• Direction: Return, unaltered, every line from the beginning of the material below up to and including the one with "wall = 3; // [2:0.25:4]".
• • • • • • •
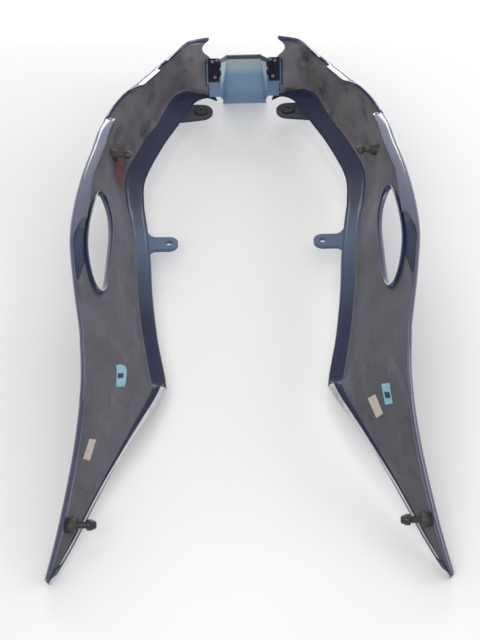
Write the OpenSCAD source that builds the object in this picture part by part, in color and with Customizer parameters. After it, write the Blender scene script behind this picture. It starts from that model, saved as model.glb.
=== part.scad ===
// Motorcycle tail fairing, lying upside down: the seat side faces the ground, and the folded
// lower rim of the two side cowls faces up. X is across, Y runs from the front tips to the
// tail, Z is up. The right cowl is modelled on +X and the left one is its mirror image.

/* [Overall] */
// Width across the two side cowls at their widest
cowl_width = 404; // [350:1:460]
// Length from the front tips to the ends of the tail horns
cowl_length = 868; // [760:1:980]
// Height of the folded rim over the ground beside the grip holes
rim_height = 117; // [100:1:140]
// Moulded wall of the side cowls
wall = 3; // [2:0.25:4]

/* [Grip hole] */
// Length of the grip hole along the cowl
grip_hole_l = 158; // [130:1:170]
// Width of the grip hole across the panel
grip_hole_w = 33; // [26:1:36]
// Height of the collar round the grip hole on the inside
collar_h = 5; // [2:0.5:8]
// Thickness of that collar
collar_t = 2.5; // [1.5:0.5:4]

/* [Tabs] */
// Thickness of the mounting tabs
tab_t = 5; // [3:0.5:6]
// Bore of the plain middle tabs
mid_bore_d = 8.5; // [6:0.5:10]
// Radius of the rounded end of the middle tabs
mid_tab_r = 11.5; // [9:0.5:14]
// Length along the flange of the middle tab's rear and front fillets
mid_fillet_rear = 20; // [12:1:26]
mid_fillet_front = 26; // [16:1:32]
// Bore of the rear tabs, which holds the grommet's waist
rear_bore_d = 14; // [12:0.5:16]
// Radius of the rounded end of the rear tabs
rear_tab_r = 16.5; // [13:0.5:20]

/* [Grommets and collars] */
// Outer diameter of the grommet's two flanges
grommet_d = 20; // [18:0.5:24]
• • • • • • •
• Solved exercise:
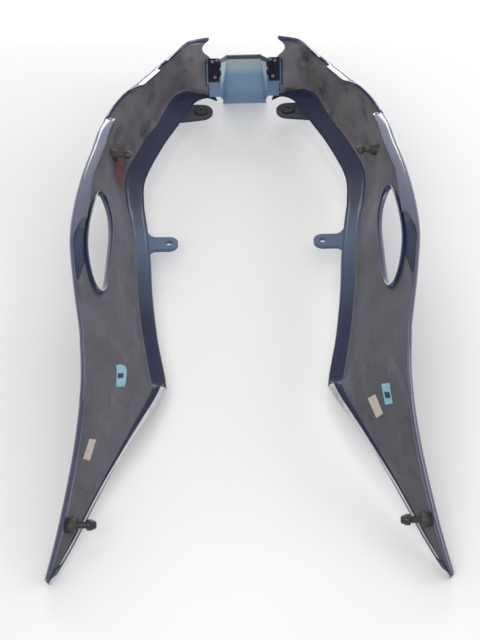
Write the OpenSCAD source that builds the object in this picture part by part, in color and with Customizer parameters. After it, write the Blender scene script behind this picture. It starts from that model, saved as model.glb.
=== part.scad ===
// Motorcycle tail fairing, lying upside down: the seat side faces the ground, and the folded
// lower rim of the two side cowls faces up. X is across, Y runs from the front tips to the
// tail, Z is up. The right cowl is modelled on +X and the left one is its mirror image.

/* [Overall] */
// Width across the two side cowls at their widest
cowl_width = 404; // [350:1:460]
// Length from the front tips to the ends of the tail horns
cowl_length = 868; // [760:1:980]
// Height of the folded rim over the ground beside the grip holes
rim_height = 117; // [100:1:140]
// Moulded wall of the side cowls
wall = 3; // [2:0.25:4]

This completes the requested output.